Inference latency requirement: Air-gapped environments add operational latency through the update cycle, but not necessarily inference latency. If sub-100ms inference is required over a WAN link, on-premises serving of any kind is preferable to cloud regardless of security classification.
Audit access model: Who must be able to produce an audit artifact, within what timeframe, for which regulator? If the answer involves a regulator with direct system access rights (as some central bank supervisors require), on-premises or VPC with dedicated auditor access tooling is necessary.
Threat model: Is the primary concern external adversary, insider threat, supply chain compromise, or regulatory non-compliance discovery? Each threat has a different primary control, and the architecture must serve the dominant threat.
Operational maturity: Air-gapped deployments require a mature software supply chain management capability and a disciplined change management process. Organizations without this maturity will find the pattern generates more risk than it mitigates.

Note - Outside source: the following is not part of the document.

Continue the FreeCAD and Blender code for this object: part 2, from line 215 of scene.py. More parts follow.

In-Perimeter Evaluation Pipeline Design

Deploying a model inside a sovereign perimeter does not automatically mean the model is evaluated. This is the most common gap: enterprises invest in the deployment architecture but run evaluation (if at all) on sanitized or synthetic data in a separate environment that does not reflect production distribution.

An in-perimeter evaluation pipeline must satisfy three requirements simultaneously:

First, it must evaluate on production-representative data without exporting that data. This typically means the evaluation scheduler runs inside the same perimeter as the inference runtime, pulls a statistically sampled subset of inference inputs and outputs from the append-only log, applies evaluation logic locally, and writes structured evaluation results to a separate store accessible to risk and compliance teams.

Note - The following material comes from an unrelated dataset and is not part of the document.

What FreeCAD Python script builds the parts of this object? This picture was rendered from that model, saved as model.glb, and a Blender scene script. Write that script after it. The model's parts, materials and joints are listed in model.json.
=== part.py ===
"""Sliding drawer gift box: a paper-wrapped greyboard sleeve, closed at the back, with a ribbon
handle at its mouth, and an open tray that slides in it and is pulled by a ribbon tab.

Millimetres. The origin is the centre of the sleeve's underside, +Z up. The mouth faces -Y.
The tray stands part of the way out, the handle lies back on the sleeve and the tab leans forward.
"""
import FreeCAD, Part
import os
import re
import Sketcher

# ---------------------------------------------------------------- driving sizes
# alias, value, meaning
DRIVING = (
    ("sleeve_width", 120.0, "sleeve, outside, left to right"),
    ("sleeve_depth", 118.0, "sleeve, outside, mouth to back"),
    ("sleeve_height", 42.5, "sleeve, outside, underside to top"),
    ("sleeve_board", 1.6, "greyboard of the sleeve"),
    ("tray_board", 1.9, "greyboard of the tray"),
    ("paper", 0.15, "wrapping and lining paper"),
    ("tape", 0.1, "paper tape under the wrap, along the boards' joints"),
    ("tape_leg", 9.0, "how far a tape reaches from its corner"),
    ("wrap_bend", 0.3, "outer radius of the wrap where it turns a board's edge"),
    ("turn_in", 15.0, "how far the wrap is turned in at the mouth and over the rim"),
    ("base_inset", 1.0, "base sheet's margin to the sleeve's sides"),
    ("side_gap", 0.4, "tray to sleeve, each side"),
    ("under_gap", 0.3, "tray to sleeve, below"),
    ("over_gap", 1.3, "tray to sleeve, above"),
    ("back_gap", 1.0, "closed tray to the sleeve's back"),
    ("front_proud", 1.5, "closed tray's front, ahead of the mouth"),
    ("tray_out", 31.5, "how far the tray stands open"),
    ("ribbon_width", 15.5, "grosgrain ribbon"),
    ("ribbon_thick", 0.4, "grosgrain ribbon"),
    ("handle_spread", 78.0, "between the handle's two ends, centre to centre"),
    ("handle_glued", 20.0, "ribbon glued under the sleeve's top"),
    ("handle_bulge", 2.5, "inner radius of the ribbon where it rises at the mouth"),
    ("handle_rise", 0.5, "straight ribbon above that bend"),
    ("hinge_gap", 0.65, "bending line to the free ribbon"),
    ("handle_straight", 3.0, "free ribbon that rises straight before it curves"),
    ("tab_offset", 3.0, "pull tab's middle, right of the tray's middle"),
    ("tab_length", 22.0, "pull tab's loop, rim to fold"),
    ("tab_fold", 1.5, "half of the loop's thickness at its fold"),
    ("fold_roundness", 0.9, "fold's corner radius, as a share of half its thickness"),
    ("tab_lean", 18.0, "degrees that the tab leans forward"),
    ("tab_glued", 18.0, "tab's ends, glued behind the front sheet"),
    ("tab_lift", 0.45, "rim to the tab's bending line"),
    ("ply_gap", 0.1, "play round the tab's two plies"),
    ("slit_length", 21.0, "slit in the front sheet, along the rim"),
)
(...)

Second, it must cover the evaluation dimensions relevant to the system's risk classification under applicable regulation. For a high-risk AI system under the EU AI Act, these dimensions include: accuracy and performance on defined metrics, bias and non-discrimination testing across protected characteristic proxies, robustness to input perturbation, and behavioral consistency across software versions. For a system subject to NIST AI RMF, the MEASURE function maps to quantitative evaluation of trustworthiness properties.

Third, it must be automatable and scheduled, not triggered only by incidents. A reasonable evaluation cadence for a high-risk production system is: continuous drift monitoring on input feature distributions, daily automated evaluation runs on sampled production data, weekly full evaluation suite including adversarial probes, and triggered full evaluation on any model weight or configuration change.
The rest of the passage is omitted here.